**Given task:** Beginning at the first line of the data, print each line exactly, stopping after the line that contains "return fin - top_slab(-400, -60, -60, 60, -SEAT_GAP, 200)".

begin

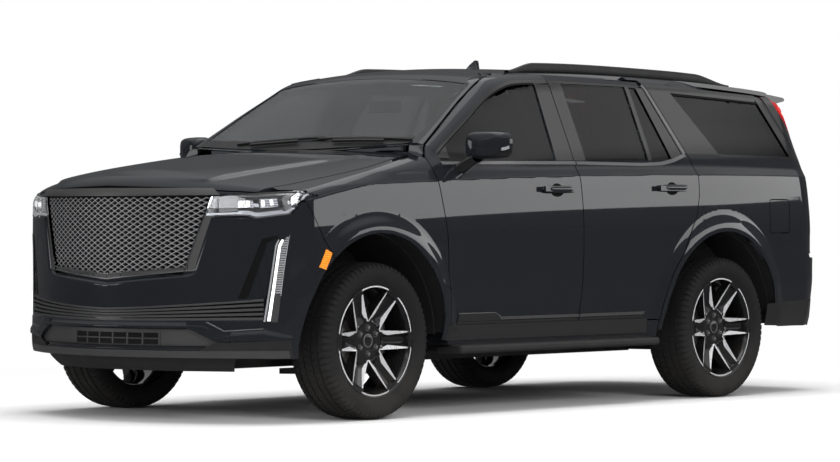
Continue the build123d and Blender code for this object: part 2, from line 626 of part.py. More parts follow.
def roof_rail():
    bar = top_slab(-1960, 164, 606, 640, -50, -26)
    feet = [top_slab(x, x + 90, 610, 636, -30, -SEAT_GAP, step=80) for x in (-1950, -1260, -560, 64)]
    rail = bar
    for foot in feet:
        rail += foot
    return rail


def shark_fin():
    fin = side_prism([(-344, 1880), (-330, 1952), (-290, 1972), (-232, 1968), (-140, 1918), (-110, 1880)],
                     y0=-22, y1=22)
    return fin - top_slab(-400, -60, -60, 60, -SEAT_GAP, 200)


tail_pane = tail_slab(720, 1400, 1790, 10, 15) & front_prism(TAIL_GLASS, radius=30)
node("tailgate", tailgate())
node("tailgate_glass", tail_pane)
node("fuel_door", fuel_flap())
node("roof_rails", both_sides(roof_rail()), shark_fin())
board = rounded_box(-730, 1040, 850, 1032, 326, 372, 16)
brackets = [box(x, x + 60, 470, 870, 330, 362) for x in (-600, 130, 860)]
for bracket in brackets:
    board += bracket
node("running_boards", both_sides(board))


# ---- floor, frame and running gear ----
def wheel_housing(axle, y0, y1):
    shell = wheel_cylinder(axle, y0, y1, ARCH_RADIUS + 14) - wheel_cylinder(axle, y0 - 5, y1 + 5, ARCH_RADIUS + 2)
    shell -= box(axle - 700, axle + 700, y0 - 5, y1 + 5, -400, AXLE_HEIGHT + 20)
    wall = wheel_cylinder(axle, y0 - 6, y0 + 6, ARCH_RADIUS + 14) - box(axle - 700, axle + 700, 0, 1000, -400, 800)
    return shell + wall


def floor_pan():
    """Cabin floor with its tunnels, the raised rear floor, firewall, cowl and wheel housings."""
    low = FLOOR_HEIGHT - FLOOR_SHEET
    pan = box(-1000, 1125, -655, 655, low, FLOOR_HEIGHT)
    pan += box(-790, 1000, -CABIN_FLOOR_EDGE + 0.3, CABIN_FLOOR_EDGE - 0.3, low, FLOOR_HEIGHT)
    pan += box(-1000, -985, -655, 655, low, REAR_FLOOR_HEIGHT)
    pan += box(-2480, -985, -655, 655, REAR_FLOOR_HEIGHT - FLOOR_SHEET, REAR_FLOOR_HEIGHT)
    pan += box(-2480, -2450, -655, 655, REAR_FLOOR_HEIGHT - 40, 790)
    pan += box(470, 1125, -205, 205, low, 622) - box(490, 1130, -190, 190, low, 607)
    pan -= box(490, 1130, -190, 190, low - 10, 607)
    pan += box(-1000, 490, -75, 75, low, 490)
    pan -= box(-1010, 500, -60, 60, low - 10, 475)
    pan += box(FIREWALL, FIREWALL + 20, -700, 700, 607, 1340) + box(FIREWALL, FIREWALL + 20, -655, -190, low, 660)
    pan += box(FIREWALL, FIREWALL + 20, 190, 655, low, 660) + box(FIREWALL, 1330, -700, 700, 1320, 1345)
    for housing in both_sides(wheel_housing(REAR_AXLE, 655, 930), wheel_housing(FRONT_AXLE, 500, 900)):
        pan += housing
    x, z = HOOD_HINGE
    for side in (1, -1):
        pan += box(x - 8, x + 8, side * 690, side * 726, 1330, 1345) + box(x - 8, x + 8, side * 716, side * 726, 1330, z + 5)
        pan += cylinder_between((x, side * 698, z), (x, side * 720, z), HOOD_PIN_RADIUS)
    return pan


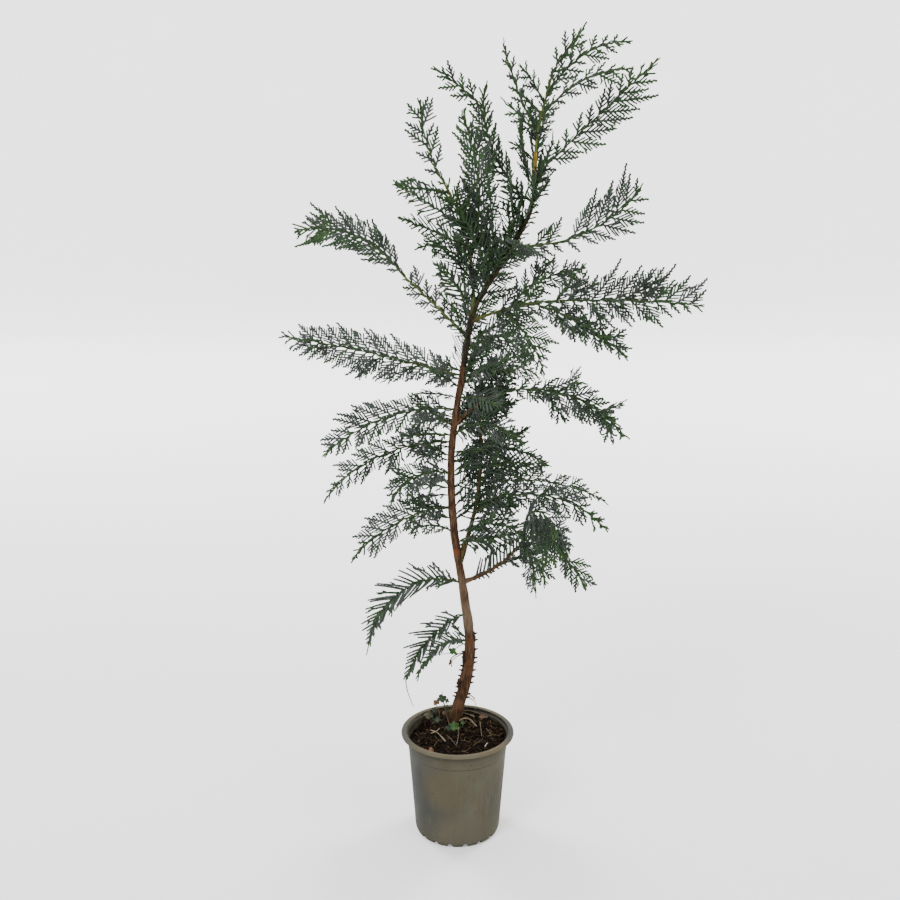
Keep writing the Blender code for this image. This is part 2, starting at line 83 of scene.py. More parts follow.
# Its plastic: tones from a cloud of noise, as positions in it and colours
POT_TONES = ((0.36, (0.053, 0.046, 0.028)), (0.50, (0.062, 0.057, 0.037)), (0.66, (0.070, 0.068, 0.050)))
LIP_TONES = ((0.40, (0.094, 0.080, 0.049)), (0.62, (0.110, 0.095, 0.065)))
# The inside: stains darkened into painted shade
STAIN_AND_SHADE_TONES = ((0.40, (0.009, 0.008, 0.006)), (0.60, (0.024, 0.023, 0.019)))
BARE_WALL_TONES = ((0.36, (0.034, 0.032, 0.025)), (0.56, (0.110, 0.105, 0.086)))
POT_ROUGHNESS = ((0.35, (0.56, 0.56, 0.56)), (0.70, (0.78, 0.78, 0.78)))
PATCH_CORE = 0.45  # the share of a patch's reach in which its colour is whole
# Where it is warmer, and its greyer sides, which are a painted reflection: each patch has its middle, its
# reach and its colour
POT_PATCHES_AND_REFLECTIONS = (
    # The greyer left side: a painted reflection
    ((-0.090, -0.030, 0.090), 0.120, (0.038, 0.038, 0.034)),
    ((-0.020, -0.078, 0.110), 0.055, (0.062, 0.053, 0.034)),
    ((0.020, -0.080, 0.150), 0.040, (0.064, 0.058, 0.040)),
    # The greyer right side: a painted reflection
    ((0.084, -0.020, 0.080), 0.074, (0.050, 0.047, 0.032)),
    ((0.000, -0.070, 0.020), 0.050, (0.068, 0.061, 0.043)),
)
# On the lip: greyer sides, which are a painted reflection, and a warmer patch at the front right
LIP_PATCHES_AND_REFLECTIONS = (
    ((-0.095, -0.010, 0.181), 0.065, (0.064, 0.065, 0.054)),
    ((0.095, 0.000, 0.181), 0.060, (0.058, 0.056, 0.050)),
    ((0.060, -0.070, 0.181), 0.034, (0.104, 0.082, 0.050)),
)
STREAKS_AT = (0.056, -0.054, 0.085)  # the middle of its rusty and pale streaks
# Painted shade in the moulded line, a painted shadow under the lip, and a darker band at the foot: lowest,
# highest, fade and strength
SHADE_AND_GRIME = ((0.1488, 0.1494, 0.0005, 0.70), (0.1735, 0.1765, 0.0120, 0.62), (0.0, 0.004, 0.005, 0.40))
LEDGE_AT = 0.1752  # the ring inside on which stacked pots rest
BARE_WALL_AT = (-0.074, 0.026, 0.168)  # where the compost has sunk and shows the wall
# Colours of the marks on it, and of its painted shade and painted light
POT_MARKS = {
    "scuff": (0.105, 0.092, 0.066),
    "rust": (0.078, 0.045, 0.020),
    "pale": (0.095, 0.092, 0.075),
    "speck": (0.026, 0.021, 0.013),
    # The dark colour of the painted shade in the moulded line, the painted shadow under the lip and the
    # darker foot
    "shade_and_dirt": (0.014, 0.012, 0.008),
    # A paler ring of painted light on the top of the inner ledge
    "ring": (0.078, 0.072, 0.060),
}

# The compost
COMPOST_LEVEL = 0.171
COMPOST_DIP = 0.003
DIP_RADII = (0.050, 0.080)  # where the dip begins and where it is full
DIP_SIDES = (0.07, -0.05)  # y + 0.6 x at the right back, where there is none, and at the left front
COMPOST_DEPTH = 0.03
COMPOST_TAPER = 0.003
COMPOST_RINGS = 62
COMPOST_STEPS = 190
COMPOST_LUMPS = ((55, 0.0028, 1.3), (150, 0.0040, 4.1), (380, 0.0022, 7.7))  # per metre, relief, seed
BANK = (0.004, 0.018)  # height and spread of the rise at the trunk
HOLLOW = (0.009, 0.030)  # depth and spread of the sunk part at the bare wall
COMPOST_COLOURS = ((0.0010, 0.0006, 0.0004), (0.016, 0.009, 0.005))
# Bark chips strewn over the compost: count, size, darker and lighter colour
CHIP_KINDS = {
    "dark": (700, (0.0062, 0.0036, 0.0024), (0.0010, 0.0007, 0.0005), (0.009, 0.005, 0.003)),
    "brown": (170, (0.0085, 0.0036, 0.0018), (0.008, 0.004, 0.002), (0.042, 0.022, 0.010)),
    "tan": (130, (0.0070, 0.0026, 0.0011), (0.022, 0.013, 0.005), (0.120, 0.072, 0.028)),
}
CHIP_SPREAD = (0.35, 1.15)  # the least and the most of a chip's usual size
CHIP_KNOCKS = (-0.35, 0.10)  # how far its corners are moved, as shares of its size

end

**Response to the task:**
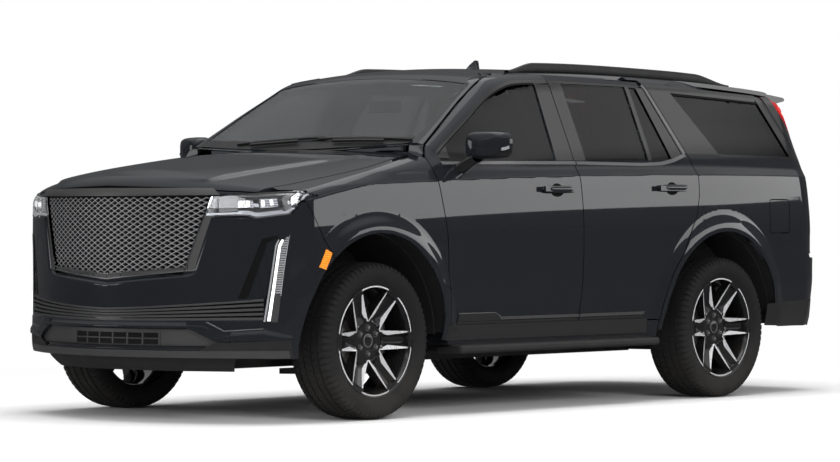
Continue the build123d and Blender code for this object: part 2, from line 626 of part.py. More parts follow.
def roof_rail():
    bar = top_slab(-1960, 164, 606, 640, -50, -26)
    feet = [top_slab(x, x + 90, 610, 636, -30, -SEAT_GAP, step=80) for x in (-1950, -1260, -560, 64)]
    rail = bar
    for foot in feet:
        rail += foot
    return rail


def shark_fin():
    fin = side_prism([(-344, 1880), (-330, 1952), (-290, 1972), (-232, 1968), (-140, 1918), (-110, 1880)],
                     y0=-22, y1=22)
    return fin - top_slab(-400, -60, -60, 60, -SEAT_GAP, 200)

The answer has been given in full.